Since, as Maximos said, love is the most general of virtues from which all other virtues flow, to nurture our virtue we should nurture love. This can lead us to say we nurture Christ by the way we nurture our love and act in the world in the way love suggests. “For Christ is refreshed and renewed in every virtue of our soul, in every pursuit of our faith, in every work of justice, mercy, and piety, since he himself is the author and founder of every good work.”Christ is refreshed by us in our acts of love, when we help the homeless, when we help the hungry, when we help the refugee, when we help victims of racism or sexism, when we help those weighed down by burdens, we help not only them, but Christ, who, with the greatest of compassion, has joined himself with them, feeling the burdens of those in need.

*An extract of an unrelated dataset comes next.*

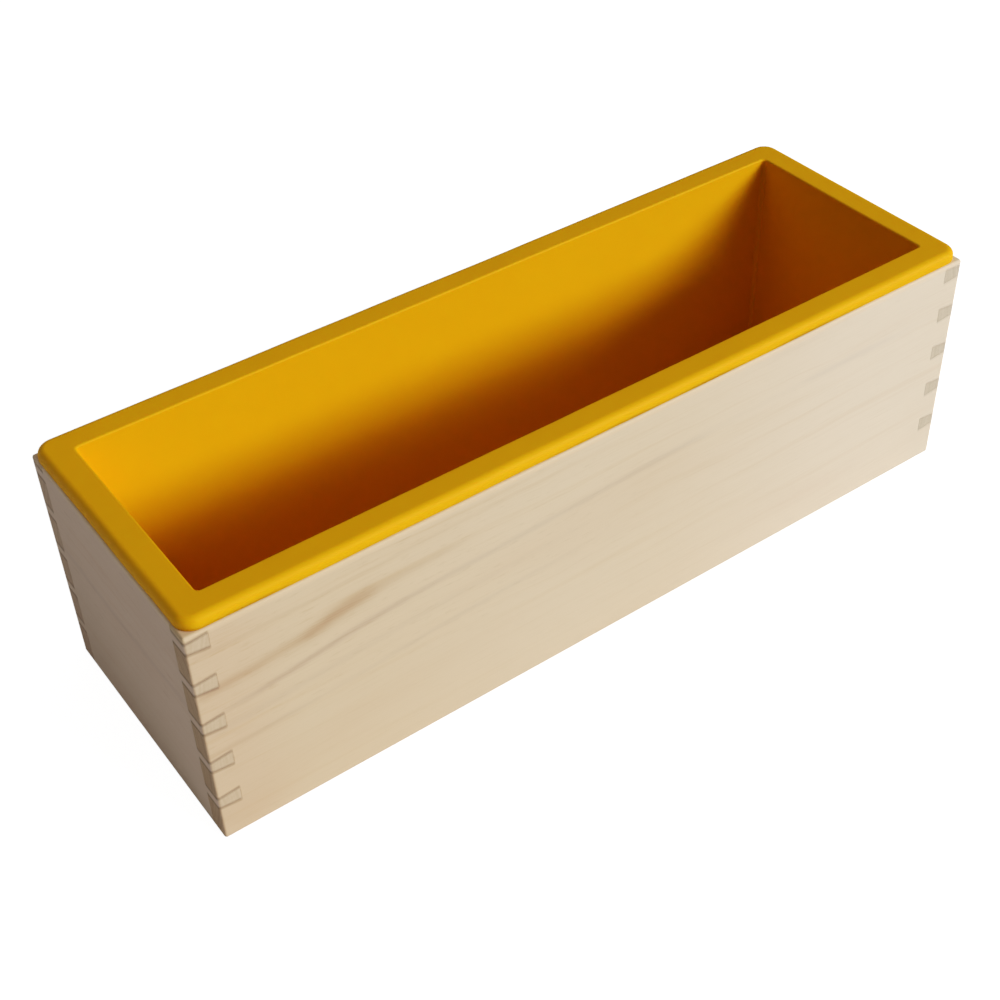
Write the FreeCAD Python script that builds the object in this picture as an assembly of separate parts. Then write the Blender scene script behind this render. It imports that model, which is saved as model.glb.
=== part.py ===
import FreeCAD, Part
import os

# Soap loaf mould: a dovetailed box of thin pine boards with a plywood base,
# and a flanged silicone liner that drops into it and hangs on the box's rim.
# Millimetres. Origin at the middle of the box's underside, on the table.
# +X runs along the box, +Y from its front board to its back board, +Z up.

# the wooden box
BOX_LENGTH = 280.0
BOX_WIDTH = 92.0
BOX_HEIGHT = 79.0
BOARD = 7.0             # thickness of the four side boards
ARRIS_RADIUS = 0.8      # the sanded outer edges

# through dovetails: pins on the end boards, tails on the front and back boards
PIN_COUNT = 5
PIN_TOP_CENTRE = 4.0    # middle of the topmost pin, below the boards' top edge
PIN_PITCH = 15.0
PIN_TIP_HEIGHT = 3.8    # at the box's outer corner
PIN_ROOT_HEIGHT = 5.2   # one board's thickness in from the corner

# plywood base, held in a groove that runs round the inside of the box
BASE_THICKNESS = 3.0
BASE_RECESS = 4.0       # from the boards' bottom edge up to the plywood
GROOVE_DEPTH = 3.0
GROOVE_END_GAP = 0.3    # the plywood stops this short of the groove's bottom

# silicone liner
LINER_CLEARANCE = 0.3   # to the boards at the rim, and to the base below
LINER_DRAFT = 0.7       # the outside narrows by this much a side, rim to bottom
LINER_CORNER = 2.0      # its upright outer corners
LINER_FOOT_RADIUS = 1.0  # its bottom outer edge
LINER_FLOOR = 3.7
CAVITY_LENGTH = 260.6   # the soap cavity at the rim
CAVITY_WIDTH = 72.6
CAVITY_DRAFT = 1.5      # each side, rim to floor
CAVITY_CORNER = 1.5
CAVITY_FLOOR_FILLET = 1.0
RIM_EDGE_RADIUS = 0.6   # the cavity's mouth

# the liner's flange, which lies on top of the boards
FLANGE_THICKNESS = 4.0
FLANGE_INSET = 0.3      # inside the boards' outer faces
FLANGE_CORNER = 5.5
FLANGE_TOP_RADIUS = 2.3
FLANGE_UNDER_RADIUS = 0.4

# derived sizes
INNER_LENGTH = BOX_LENGTH - 2 * BOARD
INNER_WIDTH = BOX_WIDTH - 2 * BOARD
BASE_TOP = BASE_RECESS + BASE_THICKNESS
LINER_BOTTOM = BASE_TOP + LINER_CLEARANCE
RIM_TOP = BOX_HEIGHT + FLANGE_THICKNESS

SAME_HEIGHT = 1e-4      # edges this close to a height count as being at it
MARGIN = 0.1            # how far past the cavity's mouth its edges are looked for


def centred_box(length, width, low, high):
    """A box centred on the Z axis, from one height to another."""
    corner = FreeCAD.Vector(-length / 2, -width / 2, low)
    return Part.makeBox(length, width, high - low, corner)


def rounded_outline(length, width, radius, height):
    """A closed rectangle with round corners, level, centred on the Z axis."""
    x_mid = length / 2 - radius
    y_mid = width / 2 - radius
    diagonal = radius * 0.5 ** 0.5
    edges = []
    # where each corner's arc starts and ends, going round from +X to +Y
    ends = []
    for sign_x, sign_y in ((1, 1), (-1, 1), (-1, -1), (1, -1)):
        centre = FreeCAD.Vector(sign_x * x_mid, sign_y * y_mid, height)
        along_x = centre + FreeCAD.Vector(sign_x * radius, 0, 0)
        along_y = centre + FreeCAD.Vector(0, sign_y * radius, 0)
        middle = centre + FreeCAD.Vector(sign_x * diagonal, sign_y * diagonal, 0)
        if sign_x == sign_y:
            first, last = along_x, along_y
        else:
            first, last = along_y, along_x
        edges.append(Part.Arc(first, middle, last).toShape())
        ends.append((first, last))
    for index in range(4):
        start = ends[index][1]
        finish = ends[(index + 1) % 4][0]
        edges.append(Part.makeLine(start, finish))
    return Part.Wire(Part.__sortEdges__(edges))


def tapered_block(bottom_outline, top_outline):
    """A solid between two level outlines, with straight sides."""
    return Part.makeLoft([bottom_outline, top_outline], True, True)


def edges_at_height(solid, height):
    """The solid's edges that lie level at one height."""
    level = []
    for edge in solid.Edges:
        box = edge.BoundBox
        if abs(box.ZMin - height) < SAME_HEIGHT and abs(box.ZMax - height) < SAME_HEIGHT:
            level.append(edge)
    return level


def eased_envelope():
    """The whole box as a block with its outer edges sanded round."""
    block = centred_box(BOX_LENGTH, BOX_WIDTH, 0, BOX_HEIGHT)
    return block.makeFillet(ARRIS_RADIUS, block.Edges)


def pin(side_x, centre_z):
    """One dovetail pin, running the width of the box at one end of it."""
    outer_x = side_x * BOX_LENGTH / 2
    inner_x = side_x * INNER_LENGTH / 2
    profile = [
        (outer_x, centre_z - PIN_TIP_HEIGHT / 2),
        (inner_x, centre_z - PIN_ROOT_HEIGHT / 2),
        (inner_x, centre_z + PIN_ROOT_HEIGHT / 2),
        (outer_x, centre_z + PIN_TIP_HEIGHT / 2),
    ]
    points = [FreeCAD.Vector(x, -BOX_WIDTH / 2, z) for x, z in profile]
    face = Part.Face(Part.makePolygon(points + points[:1]))
    return face.extrude(FreeCAD.Vector(0, BOX_WIDTH, 0))


def all_pins(side_x):
    """The pins of one end board, as one shape."""
    pins = []
    for index in range(PIN_COUNT):
        centre_z = BOX_HEIGHT - PIN_TOP_CENTRE - index * PIN_PITCH
        pins.append(pin(side_x, centre_z))
    return Part.makeCompound(pins)


def groove():
    """The space the base's edge needs in the four boards."""
    reach = 2 * GROOVE_DEPTH
    return centred_box(INNER_LENGTH + reach, INNER_WIDTH + reach, BASE_RECESS, BASE_TOP)


def long_board(side_y, envelope):
    """The front (-1) or back (+1) board, with its tails at both ends."""
    low_y = min(side_y * BOX_WIDTH / 2, side_y * INNER_WIDTH / 2)
    corner = FreeCAD.Vector(-BOX_LENGTH / 2, low_y, 0)
    board = Part.makeBox(BOX_LENGTH, BOARD, BOX_HEIGHT, corner)
    board = board.cut(all_pins(-1))
    board = board.cut(all_pins(1))
    board = board.cut(groove())
    return board.common(envelope)


def end_board(side_x, envelope):
    """The left (-1) or right (+1) board, with its pins front and back."""
    low_x = min(side_x * BOX_LENGTH / 2, side_x * INNER_LENGTH / 2)
    corner = FreeCAD.Vector(low_x, -INNER_WIDTH / 2, 0)
    board = Part.makeBox(BOARD, INNER_WIDTH, BOX_HEIGHT, corner)
    board = board.fuse(all_pins(side_x).Solids).removeSplitter()
    board = board.cut(groove())
    return board.common(envelope)


def base_panel():
    """The plywood base, with its edges in the groove."""
    reach = 2 * (GROOVE_DEPTH - GROOVE_END_GAP)
    return centred_box(INNER_LENGTH + reach, INNER_WIDTH + reach, BASE_RECESS, BASE_TOP)


def liner_body():
    """The liner's outside below the flange: a tray with slightly sloping sides."""
    top_length = INNER_LENGTH - 2 * LINER_CLEARANCE
    top_width = INNER_WIDTH - 2 * LINER_CLEARANCE
    bottom_length = top_length - 2 * LINER_DRAFT
    bottom_width = top_width - 2 * LINER_DRAFT
    bottom = rounded_outline(bottom_length, bottom_width, LINER_CORNER, LINER_BOTTOM)
    top = rounded_outline(top_length, top_width, LINER_CORNER, BOX_HEIGHT)
    body = tapered_block(bottom, top)
    return body.makeFillet(LINER_FOOT_RADIUS, edges_at_height(body, LINER_BOTTOM))


def liner_flange():
    """The flange as a plate, with its outer edges rounded."""
    length = BOX_LENGTH - 2 * FLANGE_INSET
    width = BOX_WIDTH - 2 * FLANGE_INSET
    outline = rounded_outline(length, width, FLANGE_CORNER, BOX_HEIGHT)
    plate = Part.Face(outline).extrude(FreeCAD.Vector(0, 0, FLANGE_THICKNESS))
    plate = plate.makeFillet(FLANGE_TOP_RADIUS, edges_at_height(plate, RIM_TOP))
    return plate.makeFillet(FLANGE_UNDER_RADIUS, edges_at_height(plate, BOX_HEIGHT))


def soap_cavity():
    """The space that holds the soap, up to the rim."""
    floor_z = LINER_BOTTOM + LINER_FLOOR
    floor_length = CAVITY_LENGTH - 2 * CAVITY_DRAFT
    floor_width = CAVITY_WIDTH - 2 * CAVITY_DRAFT
    floor = rounded_outline(floor_length, floor_width, CAVITY_CORNER, floor_z)
    mouth = rounded_outline(CAVITY_LENGTH, CAVITY_WIDTH, CAVITY_CORNER, RIM_TOP)
    cavity = tapered_block(floor, mouth)
    return cavity.makeFillet(CAVITY_FLOOR_FILLET, edges_at_height(cavity, floor_z))


def mouth_edges(solid):
    """The edges of the cavity's mouth: level with the rim, and inside it."""
    inside = []
    for edge in edges_at_height(solid, RIM_TOP):
        box = edge.BoundBox
        far_x = max(abs(box.XMin), abs(box.XMax))
        far_y = max(abs(box.YMin), abs(box.YMax))
        if far_x < CAVITY_LENGTH / 2 + MARGIN and far_y < CAVITY_WIDTH / 2 + MARGIN:
            inside.append(edge)
    return inside


def silicone_liner():
    """The liner: its body and flange in one moulding, hollowed by the cavity."""
    solid = liner_body().fuse(liner_flange()).removeSplitter()
    solid = solid.cut(soap_cavity())
    return solid.makeFillet(RIM_EDGE_RADIUS, mouth_edges(solid))


def main():
    envelope = eased_envelope()
    nodes = {
        "front_panel": long_board(-1, envelope),
        "back_panel": long_board(1, envelope),
        "left_end_panel": end_board(-1, envelope),
        "right_end_panel": end_board(1, envelope),
        "base_panel": base_panel(),
        "silicone_liner": silicone_liner(),
    }
    os.makedirs("parts", exist_ok=True)
    for node, shape in nodes.items():
        if len(shape.Solids) != 1:
            raise RuntimeError("%s has %d solids" % (node, len(shape.Solids)))
        shape.Solids[0].exportStep("parts/%s.step" % node)


main()
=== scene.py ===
import math
from collections import namedtuple

import bmesh
import bpy
from mathutils import Matrix, Vector, noise


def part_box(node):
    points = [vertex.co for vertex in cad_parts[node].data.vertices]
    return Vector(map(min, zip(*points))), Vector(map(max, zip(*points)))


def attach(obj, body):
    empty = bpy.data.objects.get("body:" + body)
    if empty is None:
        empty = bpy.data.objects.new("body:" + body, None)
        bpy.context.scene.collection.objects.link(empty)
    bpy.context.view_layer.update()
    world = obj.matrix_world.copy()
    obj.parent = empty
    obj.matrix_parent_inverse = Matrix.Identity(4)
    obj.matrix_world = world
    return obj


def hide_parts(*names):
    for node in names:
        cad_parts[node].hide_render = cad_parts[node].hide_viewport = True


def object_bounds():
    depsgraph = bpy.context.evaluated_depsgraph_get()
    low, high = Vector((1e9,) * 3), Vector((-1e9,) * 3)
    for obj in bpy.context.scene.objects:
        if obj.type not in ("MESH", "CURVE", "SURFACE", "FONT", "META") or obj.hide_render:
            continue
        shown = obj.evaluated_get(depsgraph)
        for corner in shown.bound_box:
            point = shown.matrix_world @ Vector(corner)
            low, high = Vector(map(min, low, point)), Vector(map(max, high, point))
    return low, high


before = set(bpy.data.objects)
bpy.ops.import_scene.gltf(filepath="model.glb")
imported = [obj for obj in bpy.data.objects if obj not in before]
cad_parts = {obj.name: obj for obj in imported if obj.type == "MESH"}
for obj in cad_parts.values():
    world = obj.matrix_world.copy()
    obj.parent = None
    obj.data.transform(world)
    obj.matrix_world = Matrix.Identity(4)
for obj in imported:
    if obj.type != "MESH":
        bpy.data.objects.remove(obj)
CAD_LOW, CAD_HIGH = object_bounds()

# Meshes are built in millimetres in the row's frame, then scaled to metres.
MM = 0.001


def corners_mm(node):
    """A CAD node's lowest and highest corners, in millimetres."""
    low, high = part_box(node)
    return low / MM, high / MM


FRONT_LOW, FRONT_HIGH = corners_mm("front_panel")
BACK_LOW, BACK_HIGH = corners_mm("back_panel")
BASE_LOW, BASE_HIGH = corners_mm("base_panel")
LINER_LOW, LINER_HIGH = corners_mm("silicone_liner")

HALF_LENGTH = FRONT_HIGH.x
HALF_WIDTH = BACK_HIGH.y
BOX_TOP = FRONT_HIGH.z
BOARD = FRONT_HIGH.y - FRONT_LOW.y

# the dovetails, as in the CAD model
PIN_COUNT = 5
PIN_TOP_CENTRE = 4.0
PIN_PITCH = 15.0
PIN_TIP = 3.8
PIN_ROOT = 5.2
JOINT_GAP = 0.03        # half of the hairline between a pin and its tail
JOINT_EASE = 0.08       # the small bevel along that hairline
ARRIS = 0.8             # the sanded outer edges of the box
ARRIS_STEPS = 5
GROOVE_DEPTH = 3.0
BASE_EASE = 0.25        # the plywood's edges
BASE_EASE_STEPS = 2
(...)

Love is the greatest of virtues, as it is the most general of virtues, and through it all other virtues can be nourished. This is why love is able to cover a multitude of sins, for in and through love, we can overcome our sins. Love connects us to the God who is love, so that through it we receive the bounty and grace of God’s love. That bounty transcends any failure on our part, so not only is it able to restore us to the condition we were before our sin., it can make us better than before. It is, for this reason, why we must understand what whatever spiritual disciplines we engage will be shown to be worthless if they are not connected to love. Thus, if we fast without love, all we will do is grow hungry with our hate. And so if we must discipline ourselves under the mantle of love, we must consider others around us in our discipline, and act, not just for our own self-correction, but with the needs of others:
Food will not commend us to God. We are no worse off if we do not eat, and no better off if we do. Only take care lest this liberty of yours somehow become a stumbling block to the weak (1 Cor. 8:8-9 RSV).

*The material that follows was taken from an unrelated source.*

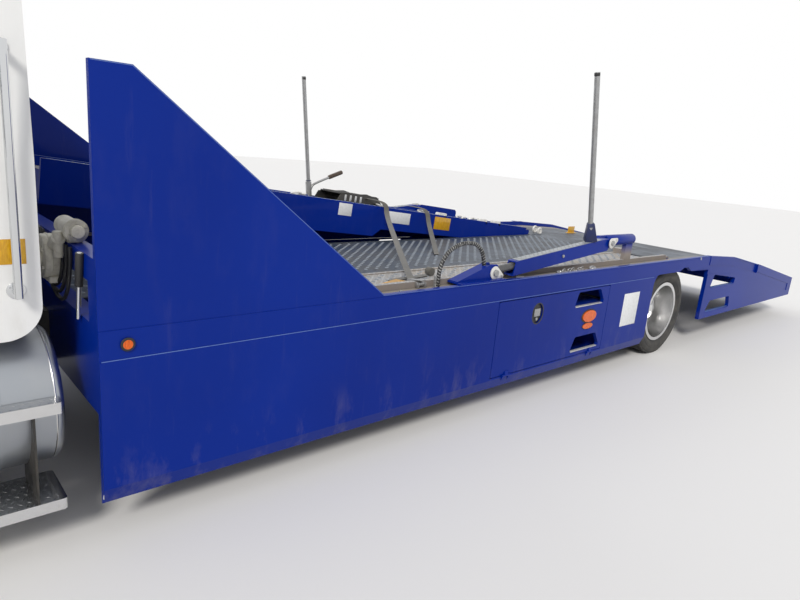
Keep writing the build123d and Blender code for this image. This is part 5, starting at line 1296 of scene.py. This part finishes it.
for shift in dash["stalks"]:
    route = [(4.16, y + shift * 0.3, 1.56), (4.14, y + shift, 1.585), (4.10, y + shift * 1.7, 1.62)]
    stalks.append(hose(route, 0.006))
dress([hubPad, *stalks], "wheelPad", "chassis", "black_plastic")
print("stage: dashboard")


# Front: wire mesh behind the grille's bars, lamp bowls, bumper edges and a bare plate

front = {"mesh": {"x": 6.079, "half": 0.375, "low": 0.892, "high": 1.358},
         "bowls": [(0.80, 0.915), (0.955, 0.915)], "lips": (0.733, 0.402),
         "plate": {"width": 0.30, "height": 0.15, "z": 0.545, "screws": (0.09, 0.058)}}

bpy.ops.mesh.primitive_grid_add(x_subdivisions=44, y_subdivisions=28, size=1.0)
net = bpy.context.object
sizes = front["mesh"]
net.scale = (2 * sizes["half"], sizes["high"] - sizes["low"], 1.0)
net.rotation_euler = (math.pi / 2, 0.0, math.pi / 2)
net.location = (sizes["x"], 0.0, (sizes["low"] + sizes["high"]) / 2)
applyPlace(net)
applyModifier(net, "WIREFRAME", thickness=0.0035)
dress(net, "grilleMesh", "hood", "black_plastic")

bowls, bulbs = [], []
for title, side, name in sides:
    for y, z in front["bowls"]:
        bowls.append(ring((6.072, side * y, z), 0.058, 0.006, facesX, 36, 8))
        bowls.append(dome((6.018, side * y, z), (0.022, 0.06, 0.06), 28))
        bulbs.append(dome((6.05, side * y, z), (0.016, 0.014, 0.014), 16))
dress(bowls, "headlampBowls", "hood", "bright_chrome")
dress(bulbs, "headlampBulbs", "hood", "lamp_lens", plateWhite)

sizes = front["plate"]
plate = block((6.2742, 0.0, sizes["z"]), (0.0012, sizes["width"], sizes["height"]), 0.0004)
across, above = sizes["screws"]
screws = [peg((6.2738, y, sizes["z"] + z), 0.0011, 0.006, 12, 0.0, 0)
          for y in (-across, across) for z in (-above, above)]
dress([plate, *screws], "frontPlate", "chassis", "cab_white", plateWhite)
lips = [tube([(6.11, 1.185, z), (6.268, 0.905, z), (6.268, -0.905, z), (6.11, -1.185, z)], 0.0045, 2)
        for z in front["lips"]]
dress(lips, "bumperLips", "chassis", "black_plastic")
print("stage: front")


# Tail: slot sills and top edges painted lighter as painted highlights, lamp rims and a reflector on the deck

tail = {"lamps": [(0.82, 0.41), (1.0, 0.41)], "sills": [(-4.04, -3.42, 0.6275), (-4.02, -3.335, 0.3495)],
        "marker": (-3.42, -0.6)}
for title, side, name in sides:
    dress(sillsOf(tail["sills"], side * 1.272), "tailSlotSills" + title, "chassis", "deck_steel", highlightBlue)
    corners = [(x, side * edge["y"], z) for x, z in edge["tailTop"]]
    dress(tube(corners, 0.0032, 2), "tailEdgeHighlight" + title, "chassis", "deck_steel", highlightBlue)
rims = [ring((-6.271, side * y, z), 0.055, 0.0038, facesX, 40, 8)
        for side in (1, -1) for y, z in tail["lamps"]]
dress(rims, "tailLampRims", "chassis", "black_plastic")
marker = joined(block((*tail["marker"], 0.985), (0.14, 0.012, 0.085), 0.002),
                block((*tail["marker"], 0.943), (0.18, 0.05, 0.012), 0.003))
dress(marker, "tailDeckMarker", "chassis", "amber_lens", reflectorYellow)
print("stage: tail")


# Camera at the photograph's place, the studio and its lamps

camera = {
    "place": (3.63, 3.842, 1.826),
    "right": (-0.7473, 0.6587, 0.0870),
    "down": (0.0976, 0.2383, -0.9663),
    "ahead": (-0.6573, -0.7136, -0.2424),
    "lens": 27.18,
}
studio = {
    "floorSize": 90.0,
    "floor": colour(0.80, 0.79, 0.775),
    "sky": {"Color": colour(0.93, 0.95, 1.0), "Strength": 0.62},
    "seen": {"Color": colour(1.0, 1.0, 1.0), "Strength": 1.0},
    "lamps": {
        "key": {"turn": (52, 0, 132), "strength": 2.1, "angle": 14, "tint": (1.0, 0.97, 0.92)},
        "fill": {"turn": (64, 0, 38), "strength": 0.7, "angle": 40, "tint": (0.92, 0.96, 1.0)},
    },
}


def addCamera():
    data = bpy.data.cameras.new("photoCamera")
    data.sensor_width = 36.0
    data.lens = camera["lens"]
    data.clip_end = 200.0
    eye = bpy.data.objects.new("photoCamera", data)
    bpy.context.scene.collection.objects.link(eye)
    right, down, ahead = (Vector(camera[name]) for name in ("right", "down", "ahead"))
    turn = Matrix((right, -down, -ahead)).transposed()
    eye.matrix_world = Matrix.Translation(camera["place"]) @ turn.to_4x4()
    bpy.context.scene.camera = eye


def addStudio():
    bpy.ops.object.select_all(action="DESELECT")
    bpy.ops.mesh.primitive_plane_add(size=studio["floorSize"])
    floor = bpy.context.object
    floor.name = "studioFloor"
    surface = Surface("studioFloor", Base_Color=studio["floor"], Roughness=0.9)
    floor.data.materials.append(surface.material)

    # White where it is seen, directly or in gloss and glass, and a soft light elsewhere
    world = bpy.data.worlds.new("studioSky")
    world.use_nodes = True
    sky = Tree(world.node_tree)
    direct, glossy, through = (sky.add("LightPath", out="Is " + kind + " Ray")
                               for kind in ("Camera", "Glossy", "Transmission"))
    isSeen = sky.largest(sky.largest(direct, glossy), through)
    light, white = sky.add("Background", {}, studio["sky"]), sky.add("Background", {}, studio["seen"])
    sky.show("World", sky.add("MixShader", {}, (isSeen, light, white)))
    bpy.context.scene.world = world

    for name, lamp in studio["lamps"].items():
        data = bpy.data.lights.new(name + "Lamp", "SUN")
        data.energy = lamp["strength"]
        data.angle = math.radians(lamp["angle"])
        data.color = lamp["tint"]
        light = bpy.data.objects.new(name + "Lamp", data)
        light.rotation_euler = [math.radians(turn) for turn in lamp["turn"]]
        bpy.context.scene.collection.objects.link(light)
    bpy.context.scene.view_settings.view_transform = "Standard"


addCamera()
addStudio()
print("stage: camera and studio")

Fasting can be good, if we use it to discipline ourselves, to overcome undue self-attachment, if we use it to remind ourselves that our lives are not meant for the pursuit of inordinate pleasures at the expense of others. Fasting can help us, but if we begin to glorify ourselves in and through fasts, or begin to think fasting is more than a tool but an end in itself, then our fasting is in vain. Eating or not eating is not the issue, the issue is how we develop ourselves so that we do not lead selfish, self-centered lives. We must not focus on our wants and needs while ignoring the needs of others. Fasting by itself will not commend us to God. If we fast thinking God should be satisfied by our fast, without engaging the higher virtue of love, we will fail to achieve our desire and will go away angry and confused. On the other hand, if we embrace such love, if we have died to the self already, and so look after and promote the good of others equally to our own good, then we will find we are no better or worse if we fast. When we are filled with boundless love, we embrace fasting, not for ourselves, but as a way to encourage others, to show that self-discipline can be of value if approached with the right spirit; in this way, our fast will not be about ourselves but others, and so will be done in love and so will be able to do some good.
What we need to learn is simple: we need to learn how live our lives full of love, to be disciplined in our actions, so that we do not give in to baseless desires if our actions will hurt others. The more we act upon and nourish our love, the more will we nurture Christ. And if we become perfectly one with the way of love, we will show ourselves to be true children of God. Then, when Jesus comes, Jesus will reveal to us and the world the glory of that love as we are welcomed into the kingdom of God and receive our boundless inheritance.
 St. Maximos the Confessor, On Difficulties in Sacred Scripture: The Response to Thalassios. Trans. Fr. Maximos Constas (Washington, DC: CUA Press, 2018), 232-3.
 St. Chromatius of Aquileia, Sermons and Tractates on Matthew. Trans. Thomas P. Scheck (New York: Newman Press, 2018), 47 [Sermon 11].